Le règlement européen sur la cybersécurité (Cybersecurity Act) de 2019 impose des obligations renforcées en matière de sécurité des réseaux. Les opérateurs doivent désormais intégrer la sécurité dès la conception (security by design) de leurs infrastructures et services.
De plus, le développement de services critiques reposant sur les réseaux télécoms, comme les véhicules autonomes ou la télémédecine, pourrait conduire à un renforcement des exigences légales et à une responsabilité accrue des opérateurs en cas de défaillance.
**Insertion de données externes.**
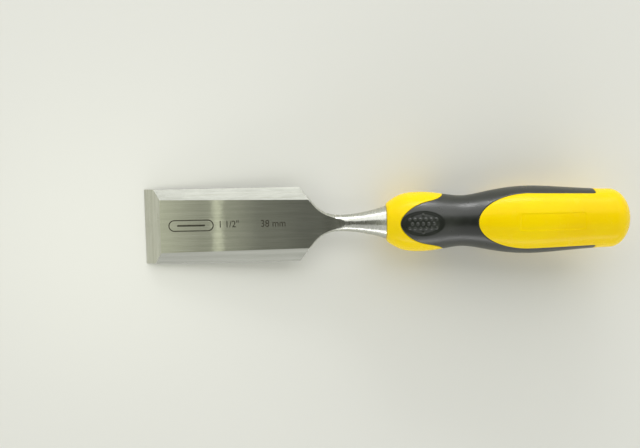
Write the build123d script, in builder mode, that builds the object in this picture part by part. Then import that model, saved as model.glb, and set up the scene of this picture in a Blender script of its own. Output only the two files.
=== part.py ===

Les perspectives d’évolution du cadre juridique
Face à ces nouveaux défis, une évolution du cadre juridique est probable. Le Parlement européen travaille actuellement sur une proposition de règlement visant à renforcer la résilience des entités critiques, y compris dans le secteur des télécommunications. Ce texte pourrait imposer de nouvelles obligations aux opérateurs en termes de gestion des risques et de continuité d’activité.
Au niveau national, l’ARCEP réfléchit à la mise en place d’un système de notation de la qualité de service des opérateurs, qui pourrait influencer la perception de leur responsabilité par les consommateurs et les tribunaux.
La question de la responsabilité partagée entre opérateurs et fournisseurs de services numériques est aussi en débat. Avec la multiplication des acteurs intervenant dans la chaîne de valeur des communications électroniques, la détermination des responsabilités en cas de défaillance devient plus complexe.
La responsabilité des opérateurs télécoms en cas de coupure de service s’inscrit dans un cadre juridique en constante évolution. Entre obligations légales, engagements contractuels et enjeux de sécurité nationale, les opérateurs doivent naviguer dans un environnement réglementaire complexe. L’avenir verra probablement un renforcement des exigences, reflétant l’importance critique des réseaux de communication dans notre société hyperconnectée.